Na ausência de nuvens a elevadas altitudes, as abundâncias de moléculas como o monóxido de carbono ou oxigénio permitem aos cientistas seguir e monitorizar a dinâmica da atmosfera. No passado, observações no lado noturno do planeta de pontos brilhantes de luminescência no infravermelho específica de moléculas de oxigénio e detetados a latitudes elevadas deixaram os cientistas intrigados. Esta versão melhorada do modelo VGCM é a primeira simulação numérica a reproduzir este fenómeno.

Baseado em características inesperadas, que emergiram das simulações mas ainda não observadas em Vénus, Thomas Navarro (UCLA e McGill University) e a sua equipa avançaram a primeira explicação para esses padrões na luminescência infravermelha noturna: uma estrutura de choque produzida por um acentuado decréscimo na velocidade do vento supersónico ao crepúsculo e ao alvorecer, e também um tipo de onda atmosférica de gravidade4 à escala planetária, designada onda Kelvin. Navarro, o outro primeiro autor e coautor destes estudos, explica: “Essa luminescência muda numa questão de poucas horas por causa da variabilidade do vento acentuada pelo choque. E alcança elevadas latitudes devido à circulação do vento em direção aos polos intensificada pela onda Kelvin.”

A validação do modelo com os dados, e a complementaridade dos dois estudos, dão aos investigadores segurança para interpretar aquelas características inesperadas como sendo responsáveis pela variabilidade observada no hemisfério noturno de Vénus. O dia e a noite em Vénus são de facto radicalmente diferentes porque o planeta roda muito devagar. “Um dia em Vénus é muito longo, cerca de 117 dias terrestres, com implicações na distribuição da radiação solar”, explica Gilli. “O lado noturno é tão frio que foi chamado ‘criosfera’ acima dos 100 quilómetros. Um forte gradiente de temperatura e pressão entre o dia e a noite produz ventos fortes, mais rápidos do que as ondas sonoras, característicos da circulação dia-noite dessas camadas superiores, movendo-se do meio-dia para o lado noturno.”
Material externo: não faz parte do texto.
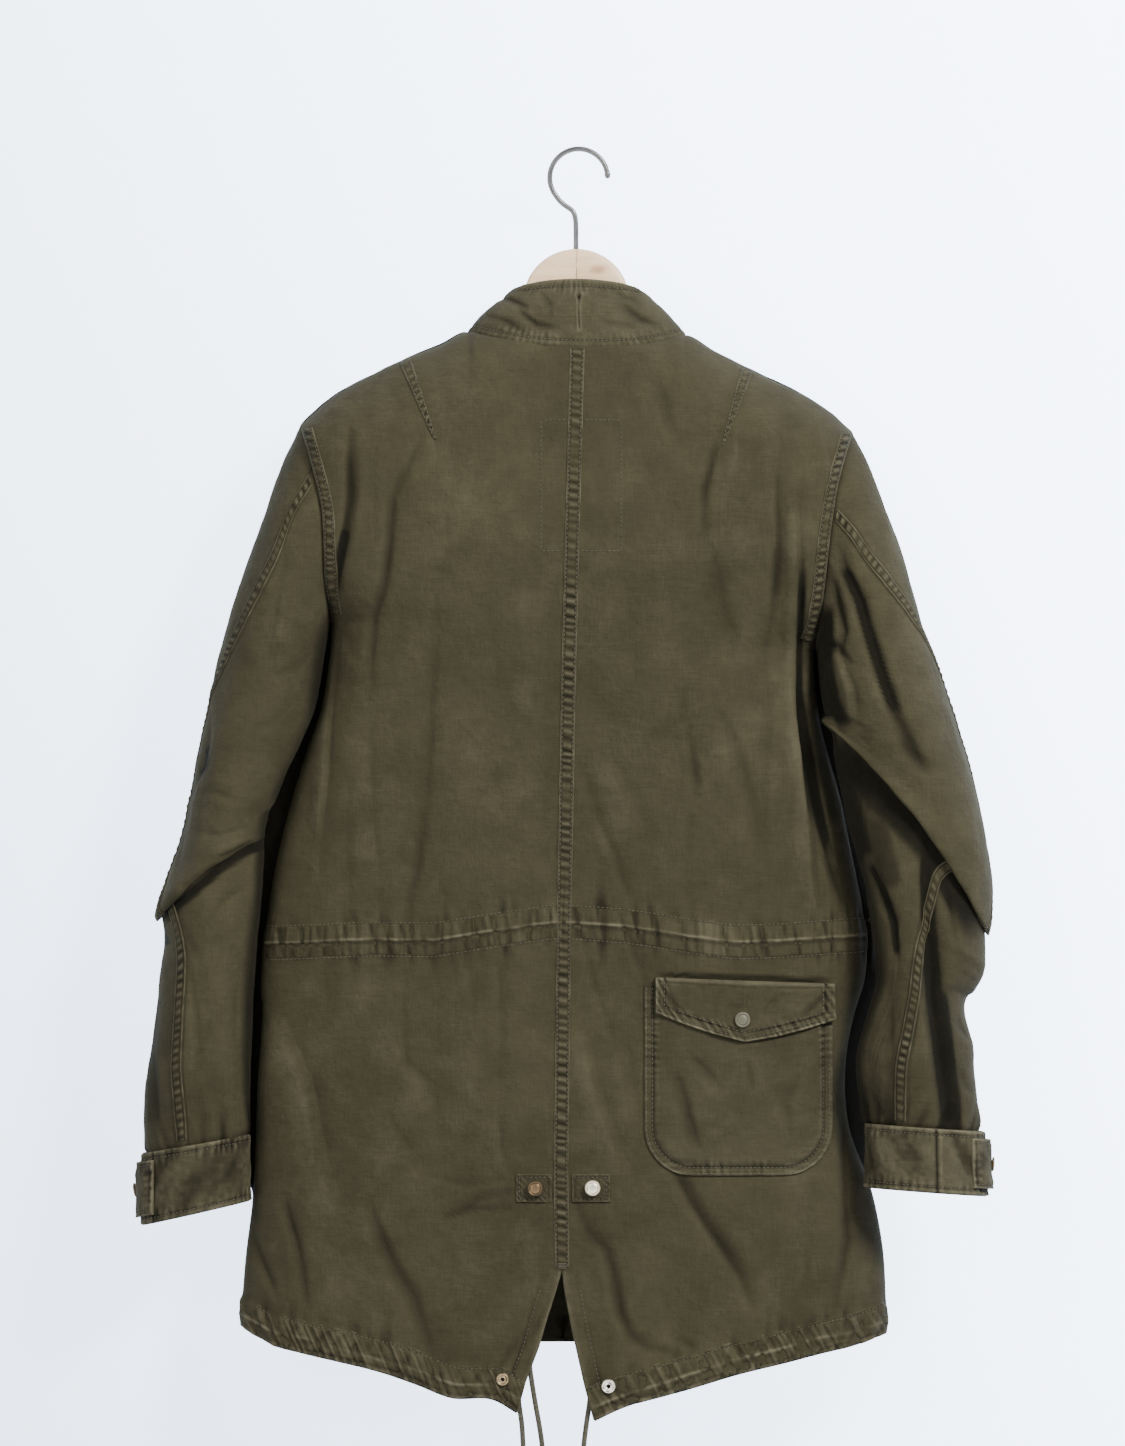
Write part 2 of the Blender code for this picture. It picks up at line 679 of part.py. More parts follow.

O VGCM foi primeiro desenvolvido no Institut Pierre-Simon Laplace (IPSL), em França. Esta versão atualizada discrimina detalhes ao nível do equador entre células de apenas 200 por 400 quilómetros, e mais pequenas ainda nas outras latitudes. É crucial para interpretar as observações e revelar os mecanismos físicos em jogo em Vénus. Poderá também dar perspetivas sobre o passado ou o futuro do nosso próprio planeta-mãe, mas Vénus é igualmente um análogo para antecipar o estudo de mundos fora do Sistema Solar – exoplanetas em rotação lenta, com elevada pressão à superfície e uma atmosfera densa e nebulosa, em linha com a investigação do IA neste domínio.

Os resultados agora publicados na revista científica Icarus pedem por mais observações do invólucro atmosférico exterior venusiano: a alta mesosfera e a termosfera. Enquanto ainda teremos de esperar cerca de duas décadas por outra missão espacial ao nosso vizinho, telescópios na Terra podem monitorizar as abundâncias de marcadores dinâmicos (compostos químicos) e mapear os ventos e as temperaturas.

Investigadores do IA e estudantes de mestrado em Ciências ULisboa, Diogo Quirino e Vasco Silva, estiveram também envolvidos nestes estudos, afinando os parâmetros do modelo para melhor reproduzir as temperaturas em acordo com dados da Venus Express, e no estudo dos marcadores dinâmicos extraídos do modelo nas mesmas regiões e momentos do dia das observações.